Really? Really??!!! Aren't the two articles you've just published and the responses to them enough to tell you that it ain't that simple? Define "dark themes". Define "helpful" and "harmful". Tell me what kids we're talking about. Tell me what proportion of what they're reading is going to be "dark". At least throw in a middling answer like "Maybe", "Sometimes", or even the humble "I don't know"!

I agree with Mr. Alexie, up to a point. These books are being written by and for people who have been terribly hurt. Most of the negative responses to Gurdon's article and the positive responses Alexie's article are coming from those who've had experiences like Alexie's. For someone who has been hurt as a child or teen, a book that depicts similar happenings may provide them with the sort of understanding and support that was tragically lacking when they looked to the adults around them for help.

But how many children and teens suffer in this way, and consequently feel the need to read of such things? I don't know; I can't even guess. I'm not omniscient: I'm neither a pollster, nor a sociologist, nor God. But I suspect, as with many such subjects, most of the people who become exercised about this issue are far out-represented by the silent majority to whom no such terrible things have happened. Maybe because I've led a happy ("seemingly privileged") life myself, I'm too inclined to see the world in rosy colors. But I suspect that it is rather Mr. Alexie and those like him, whose experience of life is the exception.

However, even if (God forbid) I'm wrong about the balance of suffering in the world, I wonder—can it really be helpful to dwell on your tragedies? To escape evil one must be able to look it in the face, and then to turn one's back on it.

I never went through anything remotely like what Mr. Alexie or any of the protagonists on Ms. Gurdon's list of books went through. But I've certainly suffered a few scaring events and betrayals in my life. There are two of three I will never forget. But I can't think that reading about people who've suffered similar things would help me "process" or "get over" those memories. What helps more than anything else is to see that the world is larger than it seemed in those moments, when the only thing you knew was the pain of loss. What helps is to know that there are other days, other people, other places, other lives.

"Move on?" The suggestion is an insult to anyone who's suffered. "Forget it?" Impossible. But what about: Add on.
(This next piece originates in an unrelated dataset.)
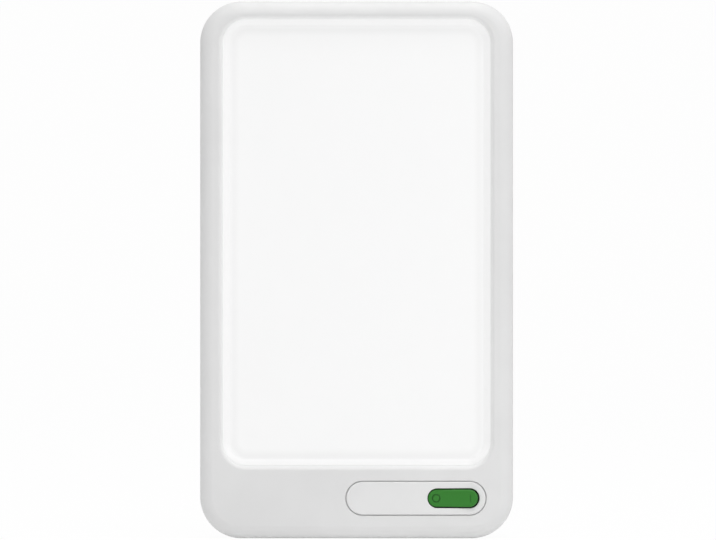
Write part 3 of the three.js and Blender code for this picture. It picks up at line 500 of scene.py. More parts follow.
@dataclass(frozen=True)
class Finish:
    """One finish: colour, gloss, relief and wear of a material slot, and the light it gives: lamp light on
    the panel, painted light on the housing.
    """

    slot: str
    colour: tuple
    roughness: float
    texture: Texture = Texture.GRAIN
    metallic: float = 0.0
    coat: float = 0.0
    specular: float = 0.5
    spread: float = 0.02
    grain: float = 0.5
    relief: float = 0.012
    wear: float = 0.04
    # Emission: the panel's lamp light; on the housing, painted light beside the window.
    lamp_and_painted_light: float = 0.0
    glow: Glow | None = None
    second: tuple = ()

    def pattern(self, graph: Graph, coords: bpy.types.NodeSocket) -> bpy.types.NodeSocket:
        """Height of the finish's relief, from 0 to 1.

        Args:
            graph: the material's nodes.
            coords: object coordinates in metres.

        Returns:
            The height socket.
        """
        scale = 1 / (self.grain * MM)
        if self.texture is Texture.BRUSHED:
            stretch = graph.node("ShaderNodeMapping")
            graph.feed(stretch, Vector=coords, Scale=Vector((Recipe.brushed_stretch, 1, 1)))
            return graph.noise(stretch.outputs[0], self.grain, Recipe.relief_detail)
        if self.texture is Texture.PEBBLE:
            cells = graph.node("ShaderNodeTexVoronoi", feature="SMOOTH_F1")
            return graph.feed(cells, Vector=coords, Scale=scale).outputs["Distance"]
        if self.texture is Texture.WOUND:
            turns = graph.node("ShaderNodeTexWave", bands_direction="X", wave_profile="SIN")
            graph.feed(turns, Vector=coords, Scale=scale / Recipe.wave_factor, Distortion=Recipe.wave_bend)
            return turns.outputs["Fac"]
        if self.texture is Texture.TRACKS:
            cells = graph.node("ShaderNodeTexVoronoi", distance="MANHATTAN", feature="F1")
            near = graph.feed(cells, Vector=coords, Scale=scale).outputs["Distance"]
            return graph.remap(near, *Recipe.track_edges, 0, 1)
        return graph.noise(coords, self.grain, Recipe.relief_detail)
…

What about: Grow.

In the midst of World War II, Winston Churchill admitted that among his other reading material there were the works of Jane Austen. Jane Austen, you say? Whose militia is best represented by the effete George Wickham? What could books like that possibly do to help readers in a world of Blitz and Holocaust? A harmless diversion. Escapist literature. Not really very true to life—at least not to the life that statesmen and soldiers were living, and have to live.
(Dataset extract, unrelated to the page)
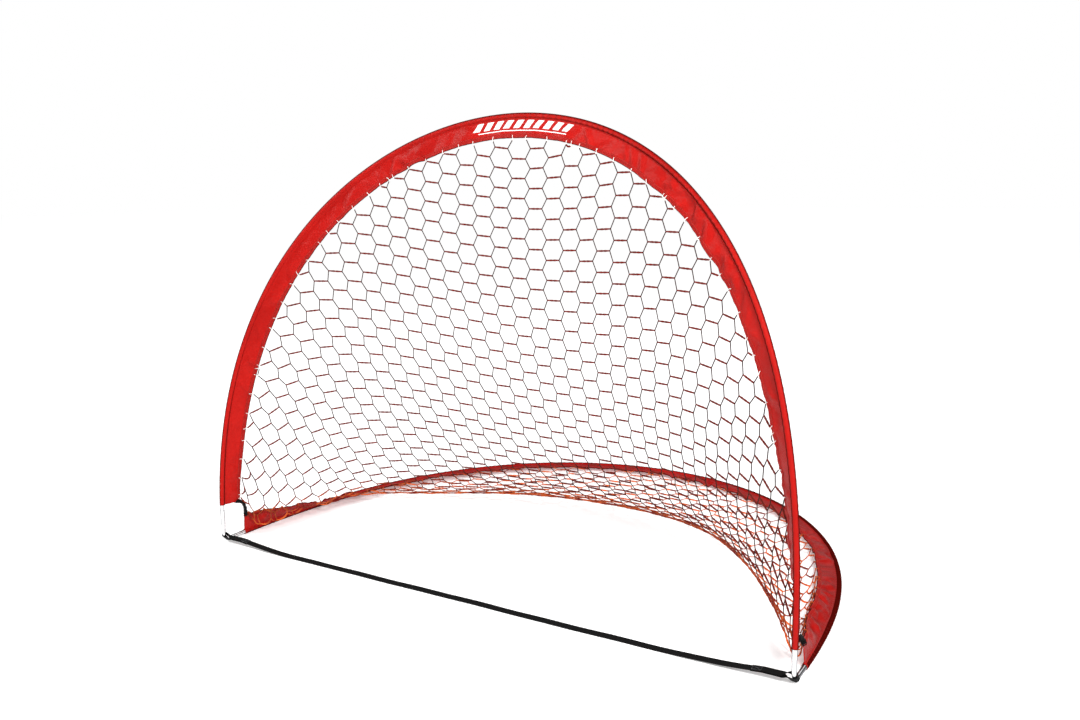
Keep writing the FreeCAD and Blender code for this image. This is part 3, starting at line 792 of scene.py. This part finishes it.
def webbing(name, centre, across, lift, width, thickness, material):
    """Webbing whose section follows a path with given across and lift directions."""
    outline = band_outline(width, thickness)
    rings = (centre[:, None] + across[:, None] * outline[None, :, :1]
             + lift[:, None] * outline[None, :, 1:])
    run = np.concatenate([[0], np.cumsum(np.linalg.norm(np.diff(centre, axis=0), axis=1))])
    uvs = np.stack(np.broadcast_arrays(run[:, None], outline[None, :, 0]), -1).reshape(-1, 2)
    return new_object(name, rings, skin_faces(1, len(centre), len(outline)), material, uvs)


def ground_strap(material):
    x, height, y = strap_track()
    draw = np.random.default_rng(41)
    sway = sum(draw.uniform(0.0002, 0.0007) * np.sin(x * draw.uniform(4, 14) + draw.uniform(0, 6))
               for _ in range(5))
    centre = np.stack([x, y + sway, height + 0.0004 * (1 + np.sin(x * 31))], 1)
    across, lift = strap_turn(x)
    return webbing("ground_strap_webbing", centre, across, lift, STRAP_WIDTH, STRAP_THICKNESS,
                   material)


def strap_end(side, material, thread):
    """Webbing that runs round an elbow's bend and back to its sewn box on the strap."""
    x, height, y = strap_track()
    seam_x = HALF_WIDTH - LOOP_LENGTH
    origin = np.array([0.0, y, height[-1]])
    layer = 0.0010
    radius = ELBOW_RADIUS + LOOP_SLACK + layer / 2
    turn = np.linspace(math.pi / 2, -math.pi / 2, 15)
    out_x = np.linspace(seam_x - SEAM_BOX, HALF_WIDTH, 34)[:-1]
    open_up = smooth_step((out_x - HALF_WIDTH + LOOP_OPEN) / LOOP_OPEN)
    seat = STRAP_THICKNESS / 2 + layer / 2 + 0.0002
    high = seat + (radius + LOOP_LIFT - seat) * open_up
    low = -seat + (-radius + LOOP_LIFT + seat) * open_up
    path_x = np.concatenate([out_x, HALF_WIDTH + radius * np.cos(turn), out_x[::-1]])
    path_lift = np.concatenate([high, LOOP_LIFT + radius * np.sin(turn), low[::-1]])
    rise = np.interp(path_x, x, height) - height[-1]
    centre = origin + np.stack([path_x * side, 0 * path_x, 0 * path_x], 1)
    centre[:, 2] += rise
    across, lift = strap_turn(path_x)
    centre += lift * path_lift[:, None]
    tangent = unit(np.gradient(centre, axis=0))
    normal = np.cross(tangent, across)
    loop = webbing("strap_loop_webbing_" + SIDE_NAMES[side], centre, across, normal,
                   STRAP_WIDTH, layer, material)
    half, box = STRAP_WIDTH / 2 - 0.0025, SEAM_BOX - 0.005
    corners = [(0, -half), (box, -half), (box, half), (0, half)]
    lines = list(zip(corners, corners[1:] + corners[:1])) + [(corners[0], corners[2]),
                                                             (corners[1], corners[3])]
    paths = []
    for face in (1, -1):
        for (x0, c0), (x1, c1) in lines:
            count = max(2, int(math.hypot(x1 - x0, c1 - c0) / 0.003))
            for step in range(count):
                t = (step + np.linspace(0.12, 0.88, 4)) / count
                px = seam_x - SEAM_BOX + 0.0025 + x0 + (x1 - x0) * t
                pc = c0 + (c1 - c0) * t
                off = face * (seat + layer / 2 + 0.0002 * np.sin(np.linspace(0, math.pi, 4)))
                point = origin + np.stack([px * side, 0 * px, np.interp(px, x, height) - height[-1]], 1)
                across, lift = strap_turn(px)
                paths.append(point + across * pc[:, None] + lift * off[:, None])
    seam = tube_object("strap_seam_" + SIDE_NAMES[side], np.array(paths), 0.00035, 5, thread)
    return loop, seam


def lathe(name, foot, axis, profile, material, sides=48):
    """Turned piece from (distance along the axis, radius) pairs."""
    angle = np.arange(sides) * 2 * math.pi / sides
    axis = np.array(axis, float)
    side = np.array([1.0, 0.0, 0.0])
    other = np.cross(axis, side)
    along, radius = np.array(profile).T
    ring = side * np.cos(angle)[:, None] + other * np.sin(angle)[:, None]
    rings = np.array(foot) + axis * along[:, None, None] + ring[None] * radius[:, None, None]
    return new_object(name, rings, skin_faces(1, len(profile), sides), material)


def collar(side, material):
    """Top of the front ferrule inside the sleeve's end, where the hoop flexes."""
    foot = (side * HALF_WIDTH, 0.0, 0.0)
    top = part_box("front_ferrule_right")[1].z
    radius = 0.0063
    profile = [(top - 0.0002, radius - 0.0012), (top - 0.0001, radius - 0.0002),
               (top + 0.0004, radius - 0.0005), (top + 0.0008, radius - 0.0003),
               (FOLD.z + 0.003, radius - 0.0003), (FOLD.z + 0.0045, radius - 0.0008),
               (FOLD.z + 0.0050, radius - 0.0020)]
    return lathe("front_collar_" + SIDE_NAMES[side], foot, (0, 0, 1), profile, material)


def crown_motif(material):
    """Plain slanted bars over a line on the crown's front, as thin printed film."""
    middle = FRONT.total / 2 - MOTIF_ASIDE
    cells = [(i * 0.033, 0.020, 0.012, 0.034) for i in np.arange(-4.5, 5)]
    verts, faces = [], []

    def patch(start, end, low, high, slant):
        along = np.linspace(start, end, 2 + int((end - start) / 0.002))
        rows = np.linspace(low, high, 9)
        base = sum(len(v) for v in verts)
        grid = np.empty((len(along), len(rows), 3))
        for j, reach in enumerate(rows):
            where = middle + along + slant * (reach - (low + high) / 2)
            line = place_on(FRONT, FRONT_CREASES, where, [reach], MOTIF_LIFT)
            grid[:, j] = line[:, 0]
        verts.append(grid.reshape(-1, 3))
        index = base + np.arange(grid.shape[0] * grid.shape[1]).reshape(grid.shape[:2])
        quads = np.stack([index[:-1, :-1], index[1:, :-1], index[1:, 1:], index[:-1, 1:]], -1)
        faces.extend(quads.reshape(-1, 4).tolist())

    for offset, width, low, high in cells:
        patch(offset - width / 2, offset + width / 2, low, high, 0.7)
    patch(-0.150, 0.150, 0.0390, 0.0415, 0.0)
    film = new_object("crown_motif", np.concatenate(verts), faces, material)
    thick = film.modifiers.new("thickness", "SOLIDIFY")
    thick.thickness = 0.0002
    return film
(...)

But it is to that life that we all aspire, and should aspire. Someday we too will be in a position—or perhaps, most of us already have been, and still are—to mete out to others according to—well, some measure, some measure which we will have to choose. It should not be the measure according to which it was measured to us. Please God, we will be able to look back on what we endured, however great or slight it was, and say, "I will not so do." But "will not do" is of little help in determining what you will do. We need models of goodness and beauty as well as medicines for evil and ugliness. After the operation, after the in-hospital therapy, we need to walk on our own—we need to run again, we need to dance—not to keep on reworking the same tired, sick motions that our ailing body had to go through in the wake of the accident or the illness. To do that is to remain forever wounded.